Na semana em que estreia o filme Peregrinação, de João Botelho, baseado na obra homónima de Fernão Mendes Pinto, vale a pena lembrar o quão perto está a China. Mal-amado pelo poder, Fernão Mendes Pinto ousou fazer a desconstrução do herói das descobertas e conquistas e mostrar como foi sinuosa a relação com os poderes orientais. O autor mostra como a Índia, a China e o Japão estiveram tão perto de Portugal, num tempo de comunicações demoradas e difíceis, e de uma Europa mergulhada em conflitos políticos e religiosos que ditavam o confronto armado. Em Portugal sonhava-se com um império, construído por gente como o autor de Peregrinação, que fazia do longe perto.

Volvidos cinco séculos, a Europa está pacificada. Contudo, encontra-se envolvida em novas crises políticas, hesitante entre o regionalismo encabeçado pela União Europeia e os nacionalismos. E lá longe dos corações, mas perto da história portuguesa, a agora República Popular da China continua o seu caminho enquanto potência regional mais promissora no mundo de hoje, capaz de atuar em quase todo o mundo. Apesar disso, em Portugal merece pouca atenção. Do 19.º Congresso do Partido Comunista da China, apenas chegaram os ecos das notícias divulgadas pelos meios de comunicação internacionais, sobretudo, anglo-saxónicos.

Os congressos do Partido Comunista Chinês são determinantes para se perceber a política que vai ser seguida nos próximos anos neste país. É aí que são decididos todos os passos estratégicos a dar, após o debate no seio do partido que é onde de facto se confrontam as várias tendências e interpretações sobre o “socialismo de características chinesas”. Neste congresso, decidiu-se a alteração de competências do Presidente Xi Jinping, que consegue igualar o estatuto de Mao Zedong e concentrar na sua pessoa mais poder. Esta foi a notícia mais divulgada em termos internacionais.

Ficou por referir que o mesmo congresso decidiu que o partido tinha de implementar um socialismo moderno e progressivo no país que terá de ser mais próspero, forte, democrático, culturalmente avançado, harmonioso e belo. Pela primeira vez, o Congresso reconhece que as necessidades individuais são tão importantes como as coletivas e que serão determinantes para o sucesso e engrandecimento do país.

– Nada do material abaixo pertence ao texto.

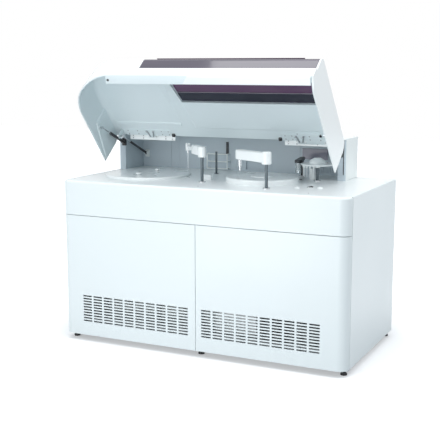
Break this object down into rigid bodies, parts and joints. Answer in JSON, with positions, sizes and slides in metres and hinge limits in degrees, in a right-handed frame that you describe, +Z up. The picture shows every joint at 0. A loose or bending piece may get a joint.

Menciona valores como a democracia, a legalidade, a justiça, a equidade, a segurança e a demanda por um melhor meio ambiente a par de um aproveitamento de recursos inteligente. No contexto internacional, defende o desenvolvimento de relações amistosas com todos os países, reconhecendo a partilha do futuro com a toda a humanidade.

Numa análise breve, percebem-se duas tendências: a RPC localizou de onde poderia vir a oposição interna e está a tentar neutralizá-la, prometendo mais democracia e respeito por direitos individuais e coletivos; em termos internacionais, demonstrou que pretende aprofundar a sua política de softpower, que será a melhor forma de construir a Rota da Seda de modo suave e harmonioso. A China afirma-se como um poder moderado internacionalmente e envolvido na melhoria das condições de vida da sua população. Este é o primeiro passo para neutralizar todas as oposições internas e externas.

Portugal, que beneficia de uma proximidade histórica, poderá aproveitar o aprofundamento da tendência internacional de exportação de softpower, sobretudo através de Macau. Será que vai aproveitar esta oportunidade?